Students return from Spring Break maskless and feeling recharged


Photo by Michaela Nees

Micah Ellyson, freshman nursing major, and Anna Kegeris, freshman exercise science major, meet with Campus Outreach staff member America Sons (middle) in the Jazz Lounge.

Sydney Lawson, Lifestyle Editor

It’s sixty degrees and the sun is shining down on the university. Students fill campus Monday after returning from Spring Break. The maskless masses smile as they walk into class for the first time since the pandemic without a mask gracing their faces. 

“Look at all of your faces!” My instructor exclaims as she charges into the classroom with a big smile. 

The indoor mask mandate policy was dropped March 7, the first day of Spring Break, by President Ronald Rochon. Monday was the first day students were not required to wear a mask to class since August 2021. 

While some students on campus are still wearing masks, a majority are not. 

“Honestly, I’ve been waiting for the mask mandate to be gone since 2019. It’s definitely been different, just seeing everyone’s complete face,” said Beth Jewell, junior elementary education major. “The professors! You’re like ‘oh my goodness, that’s what they look like?’” 

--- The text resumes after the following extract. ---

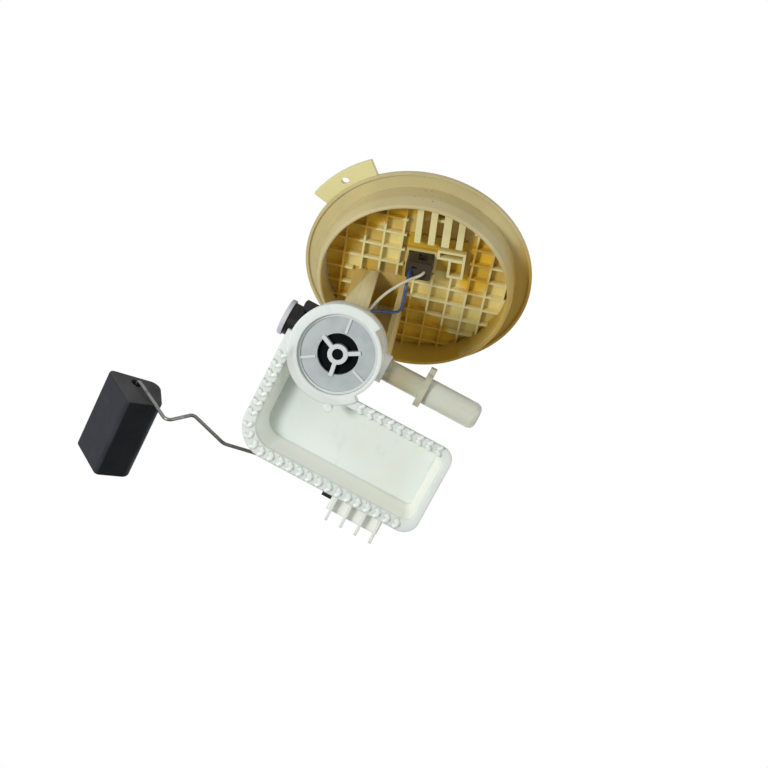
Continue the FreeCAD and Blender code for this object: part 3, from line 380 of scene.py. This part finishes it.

Tanisha Davis, a senior early childhood education major, said not wearing a mask has given her confidence. 

“It’s pretty exciting. If there’s a big group, I’ll still put a mask on, but most of the time it feels really nice,” Davis said. “I actually took a picture of myself yesterday because I felt great!”

Maskless students gather around at the USI History Society book sale in the Breezeway. (Photo by Michaela Nees)

In Rochon’s statement regarding the removal of the mask mandate, he said the change isn’t necessarily permanent.

“It has been a long two years with COVID-19 and none of us know if another variant is around the corner,” Rochon said. “Therefore, if needed, this face covering policy is subject to change.”

Students did not receive a Spring Break in the spring semester of 2021. Nancy Langley, senior Rice Library assistant, said this took a significant toll on student’s mental health. 

“Without spring break, students were exhausted. They were sluggish. They didn’t care. Grades were lower. We can’t go without it again,” Langley said. “Student’s mental health is first.” 

Langley said because students were not able to travel home during Spring Break in 2021, students were not able to get appropriate spring clothing. 

Students have also expressed their appreciation for a Spring Break in 2022. 

Jewell said, “I think it got rid of at least a little burnout. Just going for sixteen weeks straight is extremely hard.”

“I really enjoyed it,” Davis said. “It gave me a chance to decompress and spend time with family, and just take a break from a crazy semester.”